So, Today I just watched an movie 'American Psycho' for the very first time.
I started watching around 12:30 A.M. and it left me with questions, and I think that was suppose to be the intention of the movie. I haven't been able to sleep since and now it 7 in the morning.
But it was not so much the story that left me with questions, I mean sure it did, the entire story it was like, is it real? or not? and the ending I think left the most deepest impression, even so It made me question the actual blurriness with the reality.
The whole thing was roamed around, what was real? and what was not?
But suddenly I thought, what if nothing was real? I mean atleast the male performers.
Because through out the story he had friends, all had offices on the same floor, all had same occupation, and often they talk like they are a part of Patrick, the main lead, like they were his one of the personalities.
Like when the movie was ending, one of his friend was talking about the issue with the government, and another one was saying "I won't go anywhere unless we have reservation" and another was talking about how women should be treated in society, all of this can be seen throughout the movie, as a part of Patrick.
Even the guy who came onto him in the restroom as he tried to kill him, could be consider a narcissistic personality of him, representing how much he loves himself. I even think that the Allen Paul, the person he kills, is a personality of him in some sense and when he kill a part of himself at that moment, thing went down.
And all of this made me think, how we normal people also have that kind of sides to us. I mean sure, we are not as crazy as him, but all of us have thought once in our life.
" I wish that person just disappear." or " How did he get better than me? " even " It would have been better if that person didn't exist. "
And that exactly kind of thinking, when stuck, and not resolved, led to negative feeling, the unresolve greed, envy, and anger.
But I think just as Patrick our main lead of " American Psycho " choose to live among his friends, lets call the one talking about government as sloth, one talking about women as lust, and one with reservation issue as Pride.
He chose to live with them, and kills of the person with whom he felt anger, jealousy, which could have been interpreted as ambition or a goal, as I killed him because he had some thing that he thought he himself should have.
And just as we chose to live among them and kill them, it also save to say, or rather, it is accurate to say that we born them as well.
I am going to talk about someone in general now, taking that person as an example.
Let's first establish, that that person have achieved somethings in live which are not extraordinary but certainly are enough to boast about, but he/she is not some talented person, just work really hard, at a sacrifice of a fun time.
He/she have also faced situation where he/she was the lowest of the low and then that person was an outstanding person and then he/she was the lowest of low, again. But that is just because that person was dumb or rather average at young age, they worked hard, leveled up, meet people at higher level, and realize that after leveling up, people at that stage were normal being at that stage, and there are even more ladders to climb.

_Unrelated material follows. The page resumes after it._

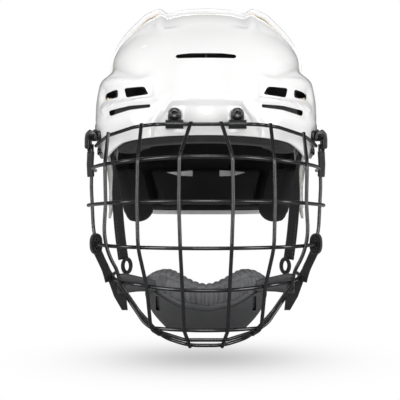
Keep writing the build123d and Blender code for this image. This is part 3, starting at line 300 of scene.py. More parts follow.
def front_relief(points):
    """The forms that only the front shell has: vent pockets, ribs, brow panel and the ridge over it."""
    x, y, z = np.abs(points[..., 0]), points[..., 1], points[..., 2]
    ahead = 1 - soft_step(y, -35, -12)
    relief = crown_relief(points)
    relief -= 2.4 * soft_step(z, *seam_rise) * (1 - 0.45 * hill(x - 34, 12))
    pocket = soft_step(x, 43, 49) * (1 - soft_step(x, 93, 98)) * soft_step(z, 59, 62.5) * (1 - soft_step(z, 73, 77))
    relief -= ahead * 2.6 * pocket
    for rise, width, run in vent_ridges:
        relief += ahead * rise * hill(line_distance(x, z, run), width)
    relief += ahead * 1.2 * hill(z - 43.5, 4.0) * soft_step(x, 56, 66)
    panel_top = 56.0 - 0.055 * x - np.maximum(x - 30, 0) * 1.28
    outside = soft_step(z - panel_top, -0.6, 1.2)
    outside = np.where(x > 46, 1.0, outside)
    relief += ahead * 1.9 * outside * (1 - soft_step(z - panel_top, 3, 18)) * (1 - soft_step(x, 44, 60))
    relief += ahead * 0.9 * hill(z - 60.5, 3.0) * (1 - soft_step(x, 36, 50))
    return relief


def inside_outline(y, z, outline):
    """Whether points read from the side lie inside an outline."""
    inside = np.zeros(y.shape, bool)
    for (y0, z0), (y1, z1) in zip(outline, np.roll(outline, -1, axis=0)):
        crosses = (z0 > z) != (z1 > z)
        run = np.where(z1 == z0, 1e-9, z1 - z0)
        inside ^= crosses & (y < (y1 - y0) * (z - z0) / run + y0)
    return inside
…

Anyway, while he/she was lowest of the low again, he/she was often told that " you are the most carefree of all " that person never let the being lowest of low affect themselves, and there is nobody who could make feel that way, even if he/she is actually at that position.
And they felt so frustrated hearing that, because obviously, they would feel like " What are you talking about? I feel bad being labeled as that. I don't want this. "

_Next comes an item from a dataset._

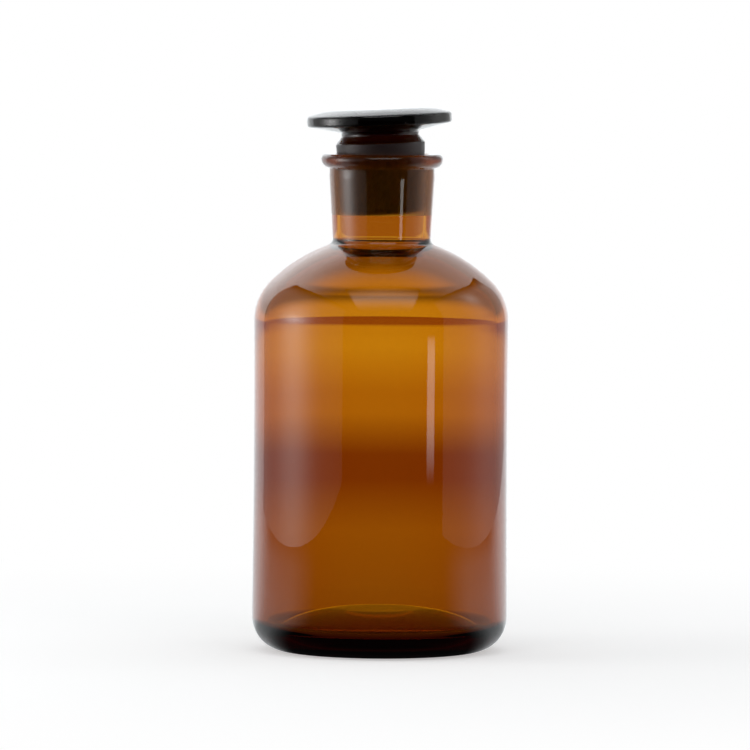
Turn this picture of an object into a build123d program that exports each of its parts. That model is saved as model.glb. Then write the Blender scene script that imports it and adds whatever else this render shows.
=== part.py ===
from build123d import *

import os
from math import asin, cos, sin, sqrt

# Amber glass apothecary jar: a narrow-mouth bottle with a flat-headed stopper ground into its neck.
# Millimetres, +Z up. The origin is the centre of the foot ring, on the surface that the bottle stands on.

# Bottle, outside
mouth_height = 109.3        # foot ring to the top of the lip
body_diameter = 56.3        # just above the heel, where the bottle is widest
shoulder_draw_in = 0.15     # by how much the radius is less at the shoulder
waist_draw_in = 0.2         # by how much the middle of the wall lies inside the line between them
heel_radius = 7.5
foot_ring_width = 1.0       # flat width that touches the table
shoulder_radius = 12.2
crown_reach = 6.6           # by how much the crown's sphere is larger in radius than the shoulder
neck_length = 19.6          # neck root to the top of the lip
neck_draw_in = 0.875        # by how much the neck's radius is less at its root than at its top
neck_root_fillet = 1.4
neck_straight = 5.1         # cylindrical stretch at the top of the neck, lip included
lip_overhang = 1.825        # by how far the lip stands out from the neck
lip_upper_radius = 1.15
lip_under_height = 1.95     # widest ring of the lip down to where it meets the neck

# Bottle, inside
body_wall = 2.4
crown_wall = 2.6
neck_top_wall = 1.585       # glass outside the ground socket, in the plane of the lip
neck_root_wall = 1.8
push_up = 4.4               # hollow under the bottle, at its centre
base_thickness = 4.7        # glass between the push-up and the floor, at the centre
floor_flat_diameter = 17.0  # level middle of the floor inside
floor_edge_height = 3.2     # table to the edge of the domed floor, before it is rounded
floor_edge_radius = 2.2     # round between the floor and the wall
throat_edge_radius = 2.0    # round where the neck opens into the body
mouth_edge_radius = 0.45
foot_edge_radius = 0.6
lip_corner_radius = 0.3

# Ground joint between neck and stopper
joint_taper = 1 / 10        # change of diameter for each unit of length
plug_diameter = 19.3        # stopper cone in the plane of the lip
plug_depth = 13.2           # length of the cone inside the neck
socket_run_out = 1.4        # ground length of the neck below the cone's end
joint_play = 0.34           # radial room between cone and socket
touch_gap = 0.05            # room left where the leaning cone comes nearest to its socket

# Stopper above the lip
collar_height = 2.4         # cone that stands out of the neck
collar_edge_radius = 1.0
waist_inset = 1.27          # by how much the waist's radius is less than the collar's
waist_slope = 1.65          # height of the slope from the collar in to the waist
waist_height = 0.8
waist_lower_radius = 0.6
waist_upper_radius = 0.55
plug_end_radius = 2.0
head_diameter = 31.8
head_flare = 1.65           # rise of the underside from the waist out to the rim
rim_thickness = 2.15
rim_lower_radius = 0.6
rim_upper_radius = 0.7
head_flat_diameter = 17.2   # level middle of the head's top
head_crown = 1.3            # rise of that middle above the rim


def corner(radial, height):
    """The vertex of the open sketch that is nearest to a radius and a height."""
    return vertices().sort_by_distance((radial, height))[0]


def sphere_height(radius, radial):
    """How high a sphere about the axis stands above its centre, at a distance from the axis."""
    return sqrt(radius**2 - radial**2)


body_r = body_diameter / 2
shoulder_r = body_r - shoulder_draw_in
waist_r = body_r - shoulder_draw_in / 2 - waist_draw_in
plug_r = plug_diameter / 2
mouth_r = plug_r + joint_play
neck_top_r = mouth_r + neck_top_wall
neck_root_r = neck_top_r - neck_draw_in
lip_r = neck_top_r + lip_overhang
throat_r = neck_root_r - neck_root_wall
cone_slope = joint_taper / 2

foot_outer_r = body_r - heel_radius
foot_inner_r = foot_outer_r - foot_ring_width
neck_root_z = mouth_height - neck_length
crown_radius = shoulder_r + crown_reach
crown_centre_z = neck_root_z - sphere_height(crown_radius, neck_root_r)
shoulder_z = crown_centre_z + sphere_height(crown_radius, shoulder_r)
wall_middle_z = (heel_radius + shoulder_z) / 2
lip_widest_z = mouth_height - lip_upper_radius
lip_bottom_z = lip_widest_z - lip_under_height

cavity_r = waist_r - body_wall
crown_inner_radius = crown_radius - crown_wall
cavity_shoulder_z = crown_centre_z + sphere_height(crown_inner_radius, cavity_r)
throat_z = crown_centre_z + sphere_height(crown_inner_radius, throat_r)
floor_crest_z = push_up + base_thickness
floor_flat_r = floor_flat_diameter / 2

socket_depth = plug_depth + socket_run_out
socket_end_r = mouth_r - socket_depth * cone_slope
socket_end_z = mouth_height - socket_depth

# Bottle: one blown piece, its whole wall turned from one closed section
with BuildPart() as bottle:
    with BuildSketch(Plane.XZ):
        with BuildLine():
            hollow = TangentArc((0, push_up), (foot_inner_r, 0), tangent=(1, 0))
            foot = Line(hollow @ 1, (foot_outer_r, 0))
            heel = JernArc(foot @ 1, (1, 0), heel_radius, 90)
            wall = ThreePointArc(heel @ 1, (waist_r, wall_middle_z), (shoulder_r, shoulder_z))
            crown = RadiusArc(wall @ 1, (neck_root_r, neck_root_z), -crown_radius)
            taper = Line(crown @ 1, (neck_top_r, mouth_height - neck_straight))
            neck = Line(taper @ 1, (neck_top_r, lip_bottom_z))
            lip_low = TangentArc((lip_r, lip_widest_z), neck @ 1, tangent=(0, -1))
            lip_high = JernArc(lip_low @ 0, (0, 1), lip_upper_radius, 90)
            lip_top = Line(lip_high @ 1, (mouth_r, mouth_height))
            socket = Line(lip_top @ 1, (socket_end_r, socket_end_z))
            throat = Line(socket @ 1, (throat_r, throat_z))
            crown_inside = RadiusArc(throat @ 1, (cavity_r, cavity_shoulder_z), crown_inner_radius)
            wall_inside = Line(crown_inside @ 1, (cavity_r, floor_edge_height))
            floor = TangentArc((floor_flat_r, floor_crest_z), wall_inside @ 1, tangent=(1, 0))
            floor_middle = Line(floor @ 0, (0, floor_crest_z))
            Line(floor_middle @ 1, hollow @ 0)
        make_face()
        fillet(corner(foot_inner_r, 0), foot_edge_radius)
        fillet(corner(shoulder_r, shoulder_z), shoulder_radius)
        fillet(corner(neck_root_r, neck_root_z), neck_root_fillet)
        fillet(corner(neck_top_r, lip_bottom_z), lip_corner_radius)
        fillet(corner(mouth_r, mouth_height), mouth_edge_radius)
        fillet(corner(throat_r, throat_z), throat_edge_radius)
        fillet(corner(cavity_r, cavity_shoulder_z), shoulder_radius - body_wall)
        fillet(corner(cavity_r, floor_edge_height), floor_edge_radius)
    revolve(axis=Axis.Z)

bottle.part.label = "bottle"

# Stopper: one solid pressed piece. It leans to one side by what the play in the joint allows,
# about the middle of its seated cone. Heights below are along its own axis, from that middle.
lean = asin((joint_play - touch_gap) / (plug_depth / 2))
seat_middle = (0, 0, mouth_height - plug_depth / 2)
stopper_plane = Plane(origin=seat_middle, x_dir=(cos(lean), 0, sin(lean)), z_dir=(0, -1, 0))
stopper_axis = Axis(seat_middle, stopper_plane.y_dir)

plug_end_h = -plug_depth / 2
plug_end_r = plug_r - plug_depth * cone_slope
collar_h = plug_depth / 2 + collar_height
collar_r = plug_r + collar_height * cone_slope
stopper_waist_r = collar_r - waist_inset
waist_low_h = collar_h + waist_slope
waist_high_h = waist_low_h + waist_height
rim_low_h = waist_high_h + head_flare
rim_high_h = rim_low_h + rim_thickness
crest_h = rim_high_h + head_crown
head_r = head_diameter / 2
head_flat_r = head_flat_diameter / 2

with BuildPart() as stopper:
    with BuildSketch(stopper_plane):
        with BuildLine():
            top = TangentArc((head_flat_r, crest_h), (head_r, rim_high_h), tangent=(1, 0))
            Polyline(
                top @ 1,
                (head_r, rim_low_h),
                (stopper_waist_r, waist_high_h),
                (stopper_waist_r, waist_low_h),
                (collar_r, collar_h),
                (plug_end_r, plug_end_h),
                (0, plug_end_h),
                (0, crest_h),
                top @ 0,
            )
        make_face()
        fillet(corner(head_r, rim_high_h), rim_upper_radius)
        fillet(corner(head_r, rim_low_h), rim_lower_radius)
        fillet(corner(stopper_waist_r, waist_high_h), waist_upper_radius)
        fillet(corner(stopper_waist_r, waist_low_h), waist_lower_radius)
        fillet(corner(collar_r, collar_h), collar_edge_radius)
        fillet(corner(plug_end_r, plug_end_h), plug_end_radius)
    revolve(axis=stopper_axis)

stopper.part.label = "stopper"

os.makedirs("parts", exist_ok=True)
export_step(bottle.part, "parts/bottle.step")
export_step(stopper.part, "parts/stopper.step")
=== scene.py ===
from math import ceil, cos, pi, radians, sin

import bmesh
import bpy
from mathutils import Matrix, Vector

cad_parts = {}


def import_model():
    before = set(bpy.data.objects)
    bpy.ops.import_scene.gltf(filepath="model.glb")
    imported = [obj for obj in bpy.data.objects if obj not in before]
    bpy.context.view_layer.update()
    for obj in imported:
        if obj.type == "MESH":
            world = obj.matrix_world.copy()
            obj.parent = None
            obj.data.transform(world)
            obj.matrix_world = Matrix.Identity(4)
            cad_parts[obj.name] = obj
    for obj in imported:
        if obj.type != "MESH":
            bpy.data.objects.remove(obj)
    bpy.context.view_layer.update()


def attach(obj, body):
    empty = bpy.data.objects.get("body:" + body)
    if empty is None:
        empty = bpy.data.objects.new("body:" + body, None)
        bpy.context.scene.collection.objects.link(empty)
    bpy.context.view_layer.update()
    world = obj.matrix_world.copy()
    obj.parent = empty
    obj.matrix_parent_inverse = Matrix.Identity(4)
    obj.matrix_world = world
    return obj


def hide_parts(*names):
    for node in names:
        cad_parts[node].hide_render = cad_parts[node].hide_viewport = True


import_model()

# Amber glass apothecary jar: a blown bottle and the pressed stopper that is ground into its neck.
# Both are turned from the wall sections of the CAD solids, as finely as clear glass needs.

MM = 0.001
ROUND = 256                  # facets round the axis of each turned piece
SHORTEST_RUN = 0.04          # millimetres; rounds whose ends are nearer than this join without a run

# Stopper seat: the stopper leans to the side of -X about the middle of its ground cone
SEAT_HEIGHT = 102.7
STOPPER_LEAN = 2.5184

# Ground joint, in millimetres
SOCKET_END = 96.0            # height at which the grinding of the neck ends
SOCKET_RADIUS = 10.3         # everything in the neck that is nearer to the axis than this is ground
CONE_GROUND_TOP = 9.0        # the stopper's polish begins here, measured from the middle of its seat
CONE_GROUND_END = -6.3
GROUND_ROUGHNESS = 0.45

# Glass. Each piece has a clear colour, and a density per metre with which it darkens.
REFRACTION = 1.52
SURFACE_WHITE = 0.97
BOTTLE_AMBER = (0.912, 0.734, 0.0)
BOTTLE_DENSITY = 1090.0
STOPPER_AMBER = (0.87, 0.65, 0.0)
STOPPER_DENSITY = 2000.0

# Relief of the glass, in metres: the slow waves of blown glass, and the grain of what is ground
WAVE_SCALE = 38.0
WAVE_HEIGHT = 0.00004
GRAIN_SCALE = 2600.0
GRAIN_HEIGHT = 0.00002

# Studio
FLOOR_RADIUS = 6.0           # metres
FLOOR_DROP = 0.05            # millimetres from the foot down to the floor, so that they share no plane
COOL_WHITE = (0.95, 0.98, 1.0)
WARM_WHITE = (1.0, 0.97, 0.93)
PURE_WHITE = (1.0, 1.0, 1.0)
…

But what one would learned once raise the first time from the ditch was, it doesn't matter.
It doesn't matter, if one is considered the most talented, or the most stupidest. That changes nothing.
One would have to get up, do the thing that needs to be done.
I just never understood, what does showing that being lowest is affecting someone is going to do? What does crying about it, and showing the someone is sad or depressed will do?
Is it going to make feel better? Is it going to do the work for me? Is it going to make other see that person in bright light? The answer is NO.
I don't believe in being sad or depressed, sure one could feel frustrated, one could sometimes feel " What am I doing just existing, and not doing something to mark this world? "
One could also think, " How should leave this situation? ", " What things I can do?", " What thing I can change?"
And sometimes one could have answers, most of the time they don't.
But keep trying is the most important part. Even If a person level up by one and do it continuously, someday it will go beyond to what one could only hope to see, because, Zero multiply by infinite is still a zero, right?
So, all the emotions is just a illusion, I consider it just a bunch of energy that sometimes you have less, sometimes you have too much, but directing it in a right way, in right place, is what is the most important thing.
You chose to feel things, your mind does that, like even if we know that listening to happy song will let us feel happy, we tend to listen to heartbroken song, because tend to make us surface our old memories, the feeling of that time, but that is topic for another story.